Many from the Asian community recognise the opportunities presented by the booming economy and are investing in businesses there without moving countries, according to Mr Vohra. "I am aware of some people who have gone back. It has either been for better career opportunities or for the pursuit of an entrepreneurial venture after making some money here. Some have ventured on to business opportunities in India but have not necessarily moved lock, stock and barrel."

"There are also people from here who have gone and invested in outsourcing industries in India."

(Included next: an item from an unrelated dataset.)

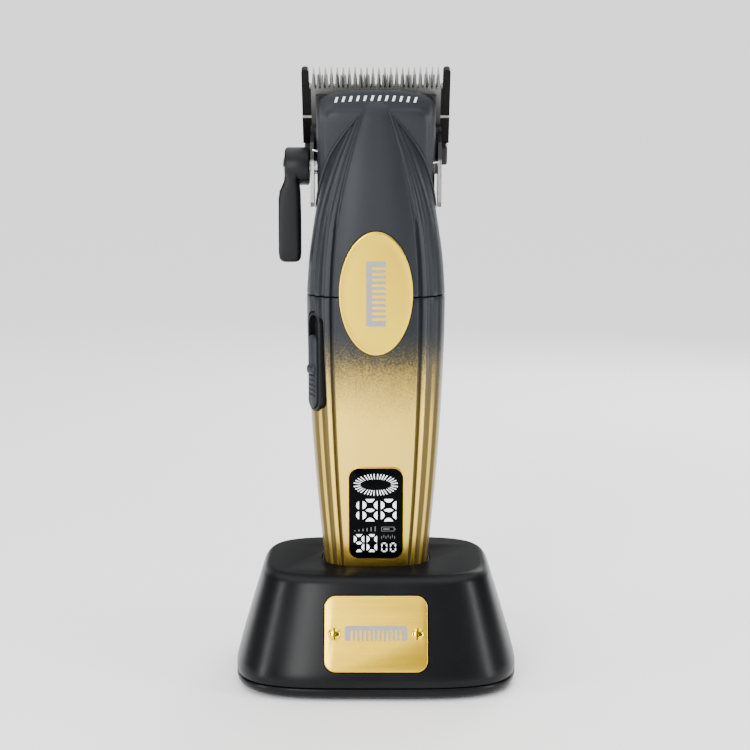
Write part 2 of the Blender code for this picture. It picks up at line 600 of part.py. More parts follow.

"There are certainly more and more people including British-based Indians who are venturing into business there.Just because some are choosing to make the most of opportunities in India does not mean there are any less here. Lots of Indians can hold decent jobs here. It's a lifestyle and business issue. As a top notch executive, the salary level available in India now promises a better lifestyle than here in Britain," he said.

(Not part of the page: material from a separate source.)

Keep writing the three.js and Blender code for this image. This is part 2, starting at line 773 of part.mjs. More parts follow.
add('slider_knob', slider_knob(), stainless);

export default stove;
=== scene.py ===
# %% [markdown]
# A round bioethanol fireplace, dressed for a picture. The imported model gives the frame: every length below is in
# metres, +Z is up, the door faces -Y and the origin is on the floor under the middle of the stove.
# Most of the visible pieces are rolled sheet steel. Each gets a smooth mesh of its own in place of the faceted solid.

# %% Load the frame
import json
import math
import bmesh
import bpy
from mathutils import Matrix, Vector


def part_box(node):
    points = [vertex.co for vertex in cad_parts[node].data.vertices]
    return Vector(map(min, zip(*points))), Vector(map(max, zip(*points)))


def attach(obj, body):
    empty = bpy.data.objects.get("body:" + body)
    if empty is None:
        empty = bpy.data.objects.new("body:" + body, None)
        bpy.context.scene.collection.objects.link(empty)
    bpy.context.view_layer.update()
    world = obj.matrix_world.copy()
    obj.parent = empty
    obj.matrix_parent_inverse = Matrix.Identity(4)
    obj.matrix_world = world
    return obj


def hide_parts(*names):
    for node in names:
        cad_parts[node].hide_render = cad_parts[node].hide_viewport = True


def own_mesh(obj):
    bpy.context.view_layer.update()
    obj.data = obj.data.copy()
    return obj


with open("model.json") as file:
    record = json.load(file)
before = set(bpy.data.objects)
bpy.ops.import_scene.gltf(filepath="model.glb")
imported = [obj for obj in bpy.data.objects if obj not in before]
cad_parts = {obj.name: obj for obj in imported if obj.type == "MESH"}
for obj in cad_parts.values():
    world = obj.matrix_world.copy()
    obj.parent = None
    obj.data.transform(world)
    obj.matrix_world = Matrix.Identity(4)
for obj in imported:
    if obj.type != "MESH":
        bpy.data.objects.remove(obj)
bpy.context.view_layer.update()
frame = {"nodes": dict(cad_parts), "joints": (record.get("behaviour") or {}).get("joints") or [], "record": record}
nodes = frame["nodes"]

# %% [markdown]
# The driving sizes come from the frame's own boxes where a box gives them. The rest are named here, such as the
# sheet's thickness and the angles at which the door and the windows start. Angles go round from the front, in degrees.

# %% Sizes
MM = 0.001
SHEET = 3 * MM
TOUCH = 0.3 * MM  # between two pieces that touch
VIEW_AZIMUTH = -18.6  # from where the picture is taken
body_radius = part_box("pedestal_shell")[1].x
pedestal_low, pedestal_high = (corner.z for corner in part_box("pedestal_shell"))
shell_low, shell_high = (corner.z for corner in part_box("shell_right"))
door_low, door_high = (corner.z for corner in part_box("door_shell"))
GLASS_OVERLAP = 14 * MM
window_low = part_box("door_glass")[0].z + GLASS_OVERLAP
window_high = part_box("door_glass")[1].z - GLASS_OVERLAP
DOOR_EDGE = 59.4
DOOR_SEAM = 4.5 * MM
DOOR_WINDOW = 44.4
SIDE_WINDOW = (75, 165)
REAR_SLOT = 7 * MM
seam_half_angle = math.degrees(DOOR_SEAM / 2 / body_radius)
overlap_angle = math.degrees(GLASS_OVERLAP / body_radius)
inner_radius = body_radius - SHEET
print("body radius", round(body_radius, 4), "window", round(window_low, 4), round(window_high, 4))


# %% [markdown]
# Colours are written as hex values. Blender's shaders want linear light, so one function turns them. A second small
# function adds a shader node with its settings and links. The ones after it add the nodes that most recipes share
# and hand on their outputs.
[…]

Relocating manufacturing industries to India greatly reduces costs according to Jaffer Kapasi, general secretary of the Leicester Business Association, an Asian consortium.

"The returns here are not that big now. India, on the other hand, has production and labour costs that are far lower. Businesses have traditionally moved their production to places such as Morocco and Eastern Europe but now they are moving to India where they share so many things in common such as language and religion."

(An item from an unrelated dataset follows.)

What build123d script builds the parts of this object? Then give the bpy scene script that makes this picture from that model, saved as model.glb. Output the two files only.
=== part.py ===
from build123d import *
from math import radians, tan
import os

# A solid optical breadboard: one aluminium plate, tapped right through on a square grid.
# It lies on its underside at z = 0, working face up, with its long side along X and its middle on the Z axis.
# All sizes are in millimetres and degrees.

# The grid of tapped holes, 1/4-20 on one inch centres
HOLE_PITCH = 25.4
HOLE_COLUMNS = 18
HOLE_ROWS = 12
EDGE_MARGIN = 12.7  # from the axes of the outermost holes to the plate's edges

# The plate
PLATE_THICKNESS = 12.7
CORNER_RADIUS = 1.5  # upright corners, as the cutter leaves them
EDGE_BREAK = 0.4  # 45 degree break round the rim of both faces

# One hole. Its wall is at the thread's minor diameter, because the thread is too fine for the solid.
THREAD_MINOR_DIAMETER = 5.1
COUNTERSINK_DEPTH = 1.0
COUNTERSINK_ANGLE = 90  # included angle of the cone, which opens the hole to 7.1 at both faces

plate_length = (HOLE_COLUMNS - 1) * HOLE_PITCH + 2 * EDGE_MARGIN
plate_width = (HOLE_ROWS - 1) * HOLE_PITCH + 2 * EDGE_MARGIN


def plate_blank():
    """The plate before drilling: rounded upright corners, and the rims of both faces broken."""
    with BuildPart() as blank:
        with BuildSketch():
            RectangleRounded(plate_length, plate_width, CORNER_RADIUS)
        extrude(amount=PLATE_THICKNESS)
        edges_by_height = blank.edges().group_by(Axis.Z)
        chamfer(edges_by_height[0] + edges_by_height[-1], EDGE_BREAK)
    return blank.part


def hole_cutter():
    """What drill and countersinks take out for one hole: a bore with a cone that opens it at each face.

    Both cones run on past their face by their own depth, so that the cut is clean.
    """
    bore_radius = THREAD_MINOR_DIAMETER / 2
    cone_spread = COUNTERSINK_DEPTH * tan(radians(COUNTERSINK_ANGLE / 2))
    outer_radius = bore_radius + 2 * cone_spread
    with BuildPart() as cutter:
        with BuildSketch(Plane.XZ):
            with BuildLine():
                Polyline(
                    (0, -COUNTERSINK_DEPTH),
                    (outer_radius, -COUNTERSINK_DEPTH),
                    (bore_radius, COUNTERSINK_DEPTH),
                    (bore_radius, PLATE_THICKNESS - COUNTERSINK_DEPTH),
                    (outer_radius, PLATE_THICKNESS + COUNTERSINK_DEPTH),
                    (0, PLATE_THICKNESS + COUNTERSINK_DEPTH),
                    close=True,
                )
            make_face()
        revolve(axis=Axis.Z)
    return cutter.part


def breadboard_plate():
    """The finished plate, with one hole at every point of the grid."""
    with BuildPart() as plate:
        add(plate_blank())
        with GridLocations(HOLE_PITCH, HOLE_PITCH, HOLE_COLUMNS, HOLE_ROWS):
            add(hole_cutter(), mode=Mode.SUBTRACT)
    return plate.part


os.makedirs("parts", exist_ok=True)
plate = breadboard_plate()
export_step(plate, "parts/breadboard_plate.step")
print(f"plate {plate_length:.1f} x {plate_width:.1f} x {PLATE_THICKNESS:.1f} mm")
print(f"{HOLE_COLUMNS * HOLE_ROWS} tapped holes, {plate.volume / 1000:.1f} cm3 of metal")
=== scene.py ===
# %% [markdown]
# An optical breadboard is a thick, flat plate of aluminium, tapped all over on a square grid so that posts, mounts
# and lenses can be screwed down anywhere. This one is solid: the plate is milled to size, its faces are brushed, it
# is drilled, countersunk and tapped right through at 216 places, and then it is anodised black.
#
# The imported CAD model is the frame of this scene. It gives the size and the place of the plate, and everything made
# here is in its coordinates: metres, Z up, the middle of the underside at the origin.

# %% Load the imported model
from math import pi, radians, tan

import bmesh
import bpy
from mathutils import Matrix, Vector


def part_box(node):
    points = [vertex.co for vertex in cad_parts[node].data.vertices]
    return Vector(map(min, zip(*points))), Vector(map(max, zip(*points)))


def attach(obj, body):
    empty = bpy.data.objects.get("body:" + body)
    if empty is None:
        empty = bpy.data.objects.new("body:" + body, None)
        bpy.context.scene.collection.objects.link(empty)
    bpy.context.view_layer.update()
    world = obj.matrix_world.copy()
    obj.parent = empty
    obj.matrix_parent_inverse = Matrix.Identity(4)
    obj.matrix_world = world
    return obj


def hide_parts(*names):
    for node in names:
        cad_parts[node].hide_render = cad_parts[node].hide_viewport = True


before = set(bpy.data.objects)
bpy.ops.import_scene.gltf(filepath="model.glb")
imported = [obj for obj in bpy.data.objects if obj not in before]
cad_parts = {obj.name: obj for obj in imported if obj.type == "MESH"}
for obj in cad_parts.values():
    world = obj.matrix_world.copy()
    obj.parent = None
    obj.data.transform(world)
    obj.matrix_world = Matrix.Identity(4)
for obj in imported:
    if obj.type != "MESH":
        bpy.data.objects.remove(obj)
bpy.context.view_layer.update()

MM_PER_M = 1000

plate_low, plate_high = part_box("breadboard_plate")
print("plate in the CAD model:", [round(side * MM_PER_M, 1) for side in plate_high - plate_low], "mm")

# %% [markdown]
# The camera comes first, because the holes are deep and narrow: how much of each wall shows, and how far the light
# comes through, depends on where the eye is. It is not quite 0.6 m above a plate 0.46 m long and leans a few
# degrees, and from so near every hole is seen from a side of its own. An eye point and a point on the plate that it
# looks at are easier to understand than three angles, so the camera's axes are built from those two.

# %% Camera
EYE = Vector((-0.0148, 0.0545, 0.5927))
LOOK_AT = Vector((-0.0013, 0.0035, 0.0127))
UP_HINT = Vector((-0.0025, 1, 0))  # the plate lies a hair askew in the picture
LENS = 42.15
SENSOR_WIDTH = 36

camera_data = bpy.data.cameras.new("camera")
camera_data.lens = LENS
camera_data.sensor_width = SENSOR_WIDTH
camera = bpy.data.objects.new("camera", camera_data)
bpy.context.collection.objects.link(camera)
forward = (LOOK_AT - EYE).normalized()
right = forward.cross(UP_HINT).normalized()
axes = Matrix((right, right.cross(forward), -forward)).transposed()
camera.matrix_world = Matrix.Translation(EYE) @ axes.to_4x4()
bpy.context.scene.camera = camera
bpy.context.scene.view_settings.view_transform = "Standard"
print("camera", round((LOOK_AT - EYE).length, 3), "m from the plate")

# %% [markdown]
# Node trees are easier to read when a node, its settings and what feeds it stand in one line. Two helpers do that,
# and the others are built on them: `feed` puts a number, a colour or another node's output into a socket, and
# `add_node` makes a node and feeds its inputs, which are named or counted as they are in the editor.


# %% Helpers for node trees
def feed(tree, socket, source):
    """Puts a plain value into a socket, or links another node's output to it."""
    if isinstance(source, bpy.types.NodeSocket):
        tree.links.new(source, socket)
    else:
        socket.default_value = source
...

"I know a friend who left a few years ago. He used to manufacture samosas in Britain but he is doing the same thing in Bombay because it is so much cheaper there. There are other advantages to business there such as accountants who can do your accounts at a fraction of the price," he said.

He thinks nostalgia plays a role in the return journey, especially for Indians who feel emotionally connected to the subcontinent because of family and friends. But Professor John Harriss, director of development studies at the London School of Economics, said the wave of migration was far more prevalent in America. "Asians who come to this country are a very different generation and class of people to those who went to North America, who tended to be well educated and from a higher caste. I know of people who have lived and worked in America for a long time who have gone back to India to start their own software company."

"But those who came to Britain emigrated earlier and were predominantly poorer working people. A lot of their children were very bright, performed well at school and many moved into jobs in IT and the finance sector. It may be that some of these may be interested in opportunities back in India," he said.

The Asian business sector feels a growing market in India had opened up new possibilities for British-based Indians.

One example of this trend is Suraj Khandelwal, 68, who has run a textiles business in Britain for 42 years. He returns to India for three months a year and has recently upgraded his home in Bombay. He can now afford to have servants and a chauffeur there. "If a person is enterprising, there is very big scope in India, much, much more scope than there is for a young entrepreneur in this country," he said.

Chandu Mattani, 70, who runs a textile and music business, said he began trading with the Indian community in Leicester when he arrived from Gujarat in 1977, but had tapped into a new market in India recently."I started exporting classical Indian music CDs to India because I felt there was a lucrative market there. Selling the titles over there was more a matter of how quickly we could make them here," he said.

He believes the repatriation of talent and money to India is positive step that will have many benefits.

"India is always crying over the lost talent of all those youngsters who leave to go to British universities or take up professional posts in America so it is good that it is the other way round now. India's doctors and scientists were always going to the West to work so it is nice to think they may be going back home," he said.